Six local artists and makers are teaming up to create a calendar that celebrates Vancouver’s Chinatown, and they are looking to UBC Library’s Open Collections for inspiration. The calendar is the brainchild of local visual artist Elisa Yon, who came up with the idea after moving into affordable studio space in the BC Artscape in Chinatown. “When I decided to take a studio there, I wanted to start a project that responded to the context, to the neighbourhood, and one of the things that always fascinated me were all the Chinatown souvenirs,” she explains. “So I started Makers, Artists United (MAU) and my intent with the project is to create and reimagine souvenirs from Chinatown.”
Yon made a call out to local artists who had connections to Chinatown in some way. Several local artists and makers responded, and soon Janet Wang, Hillary Webb, Clare Yow and Marlene Yuen were involved, each with a unique artistic practice and a unique connection to Chinatown. Each artist was assigned a full season of the calendar, and some of the resulting original artwork draws on UBC Library’s Open Collections. Webb’s pieces, for example, feature embroidery work combined with iconic photographs of Chinatown from the Library’s notable Chung Collection, while Yow and Yuen looked to the collection for ideas and inspiration. “I was looking through the Chung collection for a different project I was working on about Chinese-Canadian labour,” shares Yuen, whose work will be featured in months January, February and March. “And I got really immersed in the research —the collection has been really helpful in providing ideas, fact-checking and imagery.”

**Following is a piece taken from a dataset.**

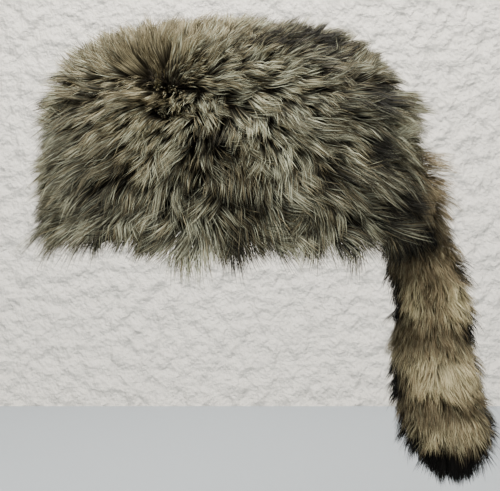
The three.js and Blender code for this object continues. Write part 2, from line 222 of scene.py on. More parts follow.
# The tail
TAIL_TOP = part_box("tail")[1][2]
TAIL_LENGTH = 226 * MM
TAB_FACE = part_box("tail_tab")[1][1]
TAIL_BACK = 55 * MM
TAIL_HALF = np.array([22, 23]) * MM  # half sizes of its dense fur at the thickest
TAIL_LEAST = 0.2 * MM  # half size that no section goes below
TAIL_TURNS = TURNS[::2]
TAIL_COMB = [0, 0.1, -1.0]  # the way its hairs run
TAIL_TONE = (0.5, 0.75)  # tone and brown between the marks

# Tail sections: drop as a share of TAIL_LENGTH, back as a share of TAIL_BACK, girth as a share of TAIL_HALF
TAIL_SECTIONS = table(("drop", "back", "girth"), [
    (0, 0.09, 0.2),
    (0.03, 0.163, 0.36),
    (0.09, 0.267, 0.59),
    (0.2, 0.38, 0.74),
    (0.3, 0.46, 0.78),
    (0.42, 0.61, 0.88),
    (0.52, 0.7, 0.92),
    (0.66, 0.72, 0.98),
    (0.8, 0.79, 1),
    (0.91, 0.92, 0.95),
    (0.97, 0.98, 0.66),
    (1, 1, 0.1),
])

# The tail's fur by stops of a place from its top, 0, to its tip, 1, and the value there
TAIL_FLARE = 3 * MM
TAIL_FLARES = [(0, 0), (0.6, 0), (0.8, 1), (1, 1)]  # share of TAIL_FLARE added all round
TAIL_LEAN = [(0, 0.6), (0.1, 0.75), (0.25, 1), (0.7, 1), (0.85, 0.85), (0.95, 0.66), (1, 0.36)]
TAIL_LENGTHS = [(0, 1.2), (0.06, 1.5), (0.14, 1.3), (0.3, 1), (0.84, 0.97), (0.92, 1.22), (1, 1.1)]
TAIL_THICK = [(0, 1), (0.9, 1), (0.96, 2.4), (1, 5)]
TAIL_SOFT = [(0, 0.7), (0.1, 0.6), (0.2, 0.1), (0.88, 0.1), (0.96, 0.7), (1, 0.8)]

# Marks of the tail, each over those before it: middle and half height in millimetres, turn from the photo's
# side towards the back and half its width in degrees, tone from 0, black, to 1, cream, and how brown it is
TAIL_MARKS = [
    (25, 28, 0, 900, 0.55, 0.85),
    (-19, 13, -25, 60, -0.35, 0.6),
    (-64, 15, -48, 26, 1.05, 0.1),
    (-66, 16, 45, 34, 1.05, 0.1),
    (-68, 30, -92, 36, -0.4, 0.5),
    (-92, 10, 0, 200, 0.42, 0.7),
    (-92, 13, 85, 40, -0.3, 0.6),
    (-118, 17, 0, 120, 0.95, 0.2),
    (-126, 16, -90, 34, -0.4, 0.4),
    (-143, 10, 0, 200, 0.35, 0.75),
    (-162, 12, 0, 150, 0.9, 0.35),
    (-48, 8, 80, 30, 0, 0.8),
    (-166, 16, -88, 40, -0.3, 0.3),
    (-164, 16, 86, 38, -0.3, 0.4),
    (-19, 14, 180, 100, -0.2, 0.5),
    (-55, 12, 180, 100, -0.2, 0.5),
    (-128, 14, 180, 100, -0.2, 0.5),
    (-193, 32, 0, 900, -0.6, 0.2),
]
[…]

With the twelve months of the year covered, Yon took on the front cover design herself and planned the limited edition of 200 calendars with Erica Wilk of Moniker Press, a local publishing studio specializing in Risograph printing.
“Risograph printing is quite unique,” explains Wilk. “The printer looks like a photocopier, but there are two ink drums inside the machine that function more like screenprinting. There’s a stencil with tiny little holes wrapped around the ink drums and the ink gets pushed through the stencil. You can only do two colours at a time, so if you want to use more colours, you have to run the paper through twice.”
In addition to bringing artists and makers together, the calendar has truly been a collaborative community effort. Yon brought on members of the Chinatown community to consult on content and contribute food recipes, major neighborhood event listings and highlights of local histories and individuals whose contributions have shaped the neighbourhood.
“I see this project as a portrait of a community, an artists’ book, and a calendar,” explains Yon. “I like the idea that it can be read in many ways and that through this one object I can create a community around it.”
The 2019 MAU Calendar will be launched at this year’s Eastside Cultural Crawl.